Puisi "Di Puncak Eiffel" karya Sunaryono Basuki KS merupakan potret kesunyian manusia modern dalam dunia yang semakin terhubung secara fisik, tetapi terputus secara emosional dan spiritual. Di balik gemerlap globalisasi dan teknologi, ada pertanyaan eksistensial yang belum terjawab: “Apakah arti dari semua perjalanan ini?”

Puisi ini mengajak pembaca untuk berhenti sejenak dari pergerakan, untuk mendengarkan isak batin sendiri, dan mencari makna sejati dalam kehidupan yang sering kali melupakan kedalaman.

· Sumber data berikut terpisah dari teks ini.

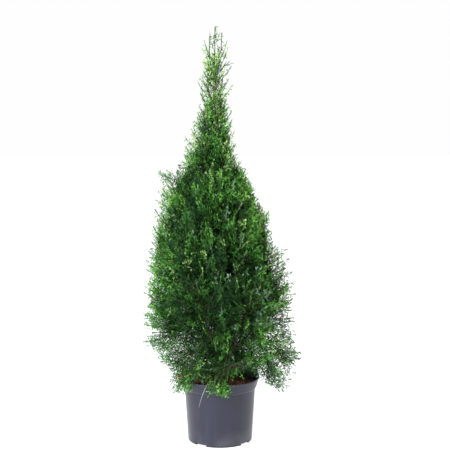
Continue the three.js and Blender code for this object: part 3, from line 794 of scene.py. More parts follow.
@cache
def inner_sprays():
    """Shaded sprays on the boughs and the trunk, inside the crown."""
    room, draw, sprays = Room(dense=True), SeededRandom(SEEDS["inner"]).draw, []

    def grow(root, tangent, share, start, number):
        lean = random_lean(INNER_LEAN, share, draw)
        direction = lean_from(tangent, lean, math.radians(SIDE_TURN * number), INNER_RISE)
        reach = min(room.reach(root, direction, start, MARCH_LIMIT), lerp(INNER_REACH, draw()))
        roll = random_turn(ROLL_SPREAD, draw)
        spray = fit_spray(room, root, direction, reach, roll, TWIG_TEETH, start, FINE_LENGTH, 2)
        if spray:
            sprays.append(spray)

    for mass in plan_masses():
        if mass.bough:
            count = round(np.linalg.norm(mass.bough.end - mass.bough.start) / INNER_EVERY)
            for i in range(count):
                share = lerp(INNER_SPAN, i / count)
                start = lerp(mass.bough_radius, share) + LIMB_MARGIN
                grow(mass.bough.point(share), mass.bough.tangent(share), share, start, i)
    count = round((TRUNK_SPAN[1] - TRUNK_SPAN[0]) / INNER_EVERY)
    for i in range(count):
        root = trunk_at(lerp(TRUNK_SPAN, i / count))
        grow(root, UP, 0.5, trunk_radius_at(root[2]) + LIMB_MARGIN, i)
    return sprays


@cache
def leader_sprays():
    """Short sprays all round the leader, up to its tip."""
    room, draw, sprays = Room(), SeededRandom(SEEDS["leader"]).draw, []
    count = round((LEADER_SPAN[1] - LEADER_SPAN[0]) / LEADER_EVERY)
    for i in range(count):
        share = i / (count - 1)
        root = trunk_at(lerp(LEADER_SPAN, share))
        start = trunk_radius_at(root[2]) + LIMB_MARGIN
        lean = random_lean(LEADER_LEAN, share, draw)
        direction = lean_from(UP, lean, math.radians(SIDE_TURN * i), 0)
        reach = min(room.reach(root, direction, start, MARCH_LIMIT), lerp(LEADER_REACH, share))
        reach *= lerp(REACH_SHARE, draw())
        roll = random_turn(ROLL_SPREAD, draw)
        longer = max(reach, FINE_LEAST)
        spray = fit_spray(room, root, direction, longer, roll, TWIG_TEETH, start, FINE_LENGTH, 2)
        if spray and not left_bare((root + direction * reach)[None])[0]:
            sprays.append(spray._replace(kind="slim" if root[2] > LEADER_SLIM else "full"))
    return sprays


# Meshes

# A limb steeper than this takes its side axes from the x axis
STEEP = 0.9
# Height that a sum of many waves seldom passes, for waves of height 1 in all
WAVE_PEAK = 1.4


class MeshDraft:
    """Vertices in millimetres and triangles, collected for one mesh."""

    def __init__(self):
        self.vertices, self.triangles, self.slots = [], [], []
        self.count = 0

    def add(self, vertices, triangles, slots=0):
        self.vertices.append(np.asarray(vertices, float).reshape(-1, 3))
        self.triangles.append(np.asarray(triangles, int).reshape(-1, 3) + self.count)
        self.slots.append(np.broadcast_to(slots, len(self.triangles[-1])))
        self.count += len(self.vertices[-1])

    def build(self, name, materials, smooth_faces=False):
        vertices = np.concatenate(self.vertices) * MM
        triangles = np.concatenate(self.triangles)
        mesh = bpy.data.meshes.new(name)
        mesh.vertices.add(len(vertices))
        mesh.vertices.foreach_set("co", vertices.astype(np.float32).ravel())
        mesh.loops.add(triangles.size)
        mesh.loops.foreach_set("vertex_index", triangles.astype(np.int32).ravel())
        mesh.polygons.add(len(triangles))
        mesh.polygons.foreach_set("loop_start", np.arange(0, triangles.size, 3, dtype=np.int32))
        for material in materials:
            mesh.materials.append(material)
        mesh.polygons.foreach_set("material_index", np.concatenate(self.slots).astype(np.int32))
        mesh.polygons.foreach_set("use_smooth", np.full(len(triangles), smooth_faces))
        mesh.update(calc_edges=True)
        if mesh.validate():
            raise RuntimeError(f"{name} has faulty faces")
        piece = bpy.data.objects.new(name, mesh)
        bpy.context.scene.collection.objects.link(piece)
        return piece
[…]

Akhir kata, puisi ini adalah meditasi sunyi di tengah hiruk-pikuk dunia modern, dan sebuah peringatan bahwa kita bisa tersesat bukan di rimba atau gurun, melainkan dalam diri sendiri di puncak segala hal yang kita bangun.

Sunaryono Basuki KS
Puisi: Di Puncak Eiffel
Karya: Sunaryono Basuki KS
    Biodata Sunaryono Basuki KS:
    • Nama lengkap Sunaryono Basuki KS adalah Sunaryono Basuki Koesnosoebroto.
    • Sunaryono Basuki KS lahir di Kepanjen, Malang, pada tanggal 9 Oktober 1941.
    • Sunaryono Basuki KS meninggal dunia di Kutuh, Kabupaten Badung, Bali, pada tanggal 20 Desember 2019.